- [WHAT IS BEING ASKED]:
Reproduce this listing in full.

- [DATA SEGMENT]:
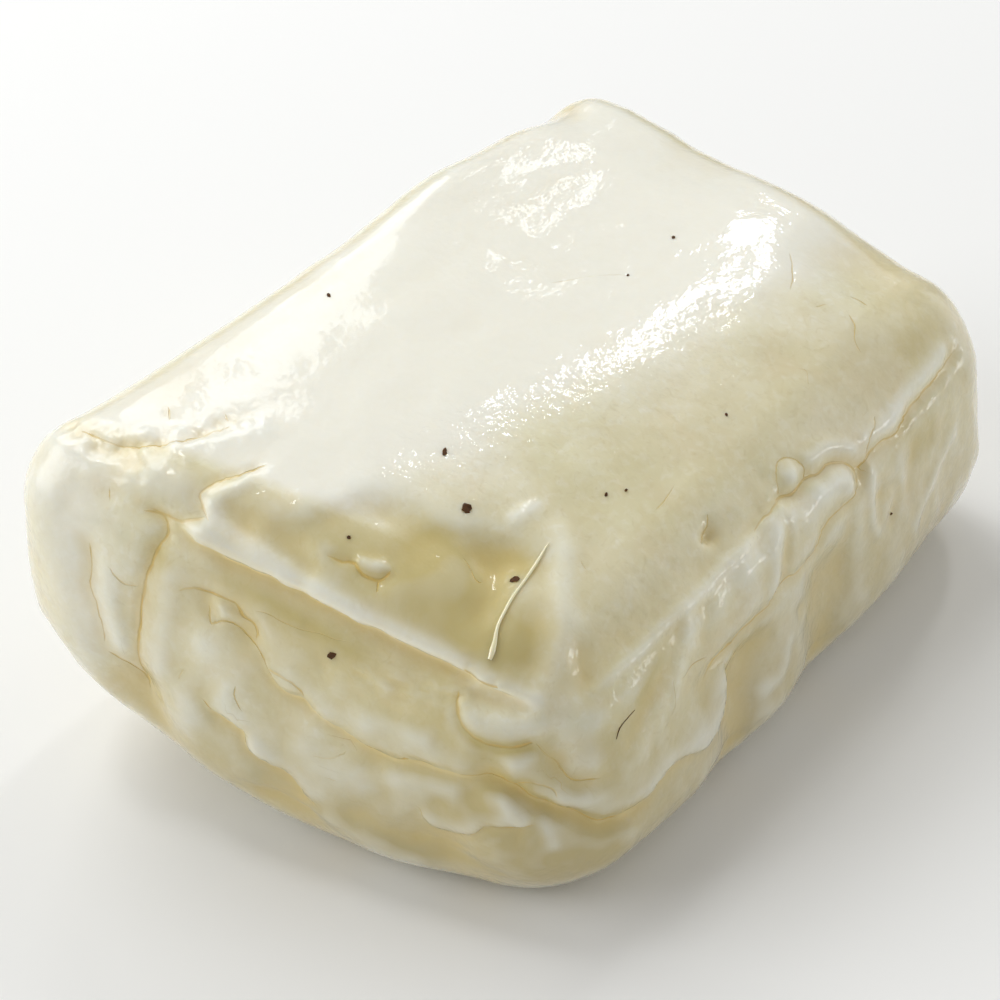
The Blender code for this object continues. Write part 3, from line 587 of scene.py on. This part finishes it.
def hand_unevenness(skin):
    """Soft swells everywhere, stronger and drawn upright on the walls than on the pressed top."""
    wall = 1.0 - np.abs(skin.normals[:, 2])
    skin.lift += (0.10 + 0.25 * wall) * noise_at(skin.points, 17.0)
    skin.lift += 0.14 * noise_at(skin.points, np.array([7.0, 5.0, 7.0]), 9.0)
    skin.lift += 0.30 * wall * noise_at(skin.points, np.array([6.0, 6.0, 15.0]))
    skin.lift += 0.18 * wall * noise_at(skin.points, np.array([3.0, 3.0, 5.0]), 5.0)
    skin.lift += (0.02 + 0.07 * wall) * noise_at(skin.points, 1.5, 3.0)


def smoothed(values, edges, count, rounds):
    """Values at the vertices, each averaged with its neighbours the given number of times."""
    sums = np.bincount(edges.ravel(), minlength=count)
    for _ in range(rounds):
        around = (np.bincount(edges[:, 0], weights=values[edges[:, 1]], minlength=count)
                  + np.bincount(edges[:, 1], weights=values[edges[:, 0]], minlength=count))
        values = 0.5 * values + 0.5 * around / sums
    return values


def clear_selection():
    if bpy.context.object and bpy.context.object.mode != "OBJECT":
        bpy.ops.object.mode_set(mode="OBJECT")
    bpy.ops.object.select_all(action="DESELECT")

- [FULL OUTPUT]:
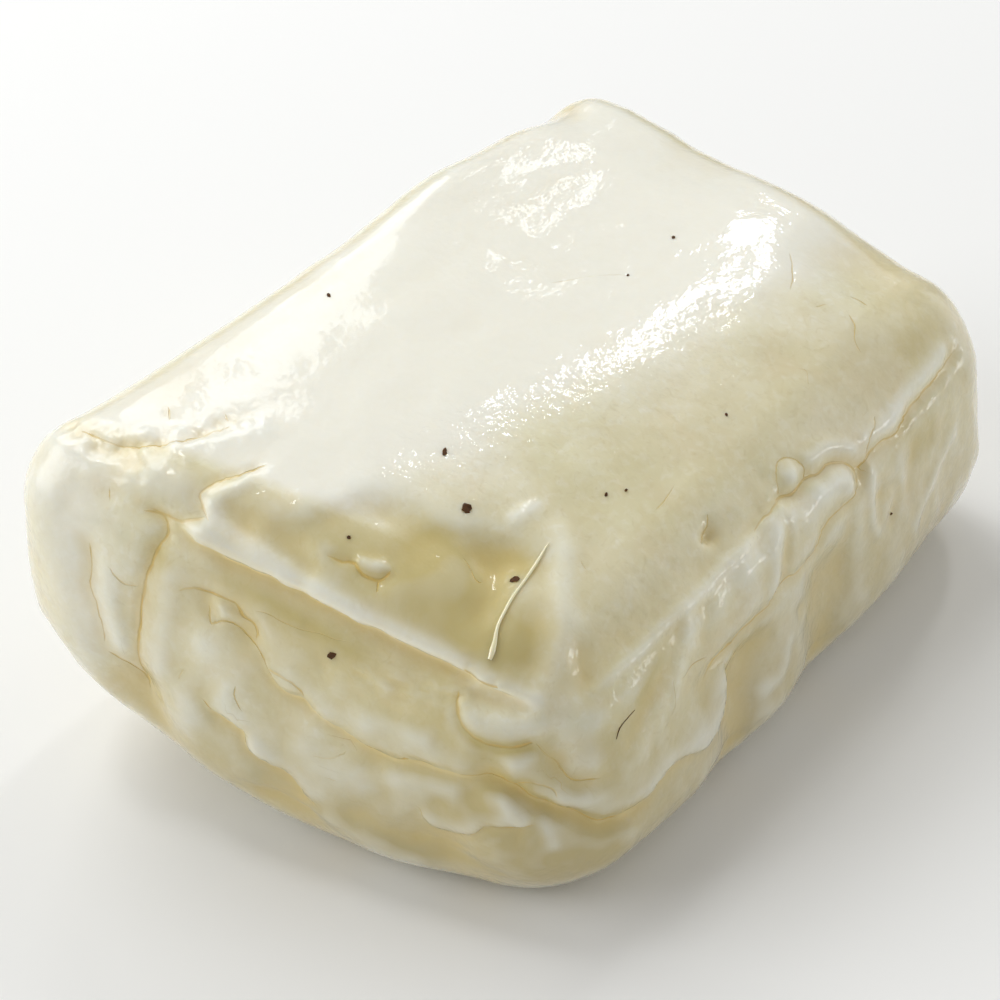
The Blender code for this object continues. Write part 3, from line 587 of scene.py on. This part finishes it.
def hand_unevenness(skin):
    """Soft swells everywhere, stronger and drawn upright on the walls than on the pressed top."""
    wall = 1.0 - np.abs(skin.normals[:, 2])
    skin.lift += (0.10 + 0.25 * wall) * noise_at(skin.points, 17.0)
    skin.lift += 0.14 * noise_at(skin.points, np.array([7.0, 5.0, 7.0]), 9.0)
    skin.lift += 0.30 * wall * noise_at(skin.points, np.array([6.0, 6.0, 15.0]))
    skin.lift += 0.18 * wall * noise_at(skin.points, np.array([3.0, 3.0, 5.0]), 5.0)
    skin.lift += (0.02 + 0.07 * wall) * noise_at(skin.points, 1.5, 3.0)


def smoothed(values, edges, count, rounds):
    """Values at the vertices, each averaged with its neighbours the given number of times."""
    sums = np.bincount(edges.ravel(), minlength=count)
    for _ in range(rounds):
        around = (np.bincount(edges[:, 0], weights=values[edges[:, 1]], minlength=count)
                  + np.bincount(edges[:, 1], weights=values[edges[:, 0]], minlength=count))
        values = 0.5 * values + 0.5 * around / sums
    return values


def clear_selection():
    if bpy.context.object and bpy.context.object.mode != "OBJECT":
        bpy.ops.object.mode_set(mode="OBJECT")
    bpy.ops.object.select_all(action="DESELECT")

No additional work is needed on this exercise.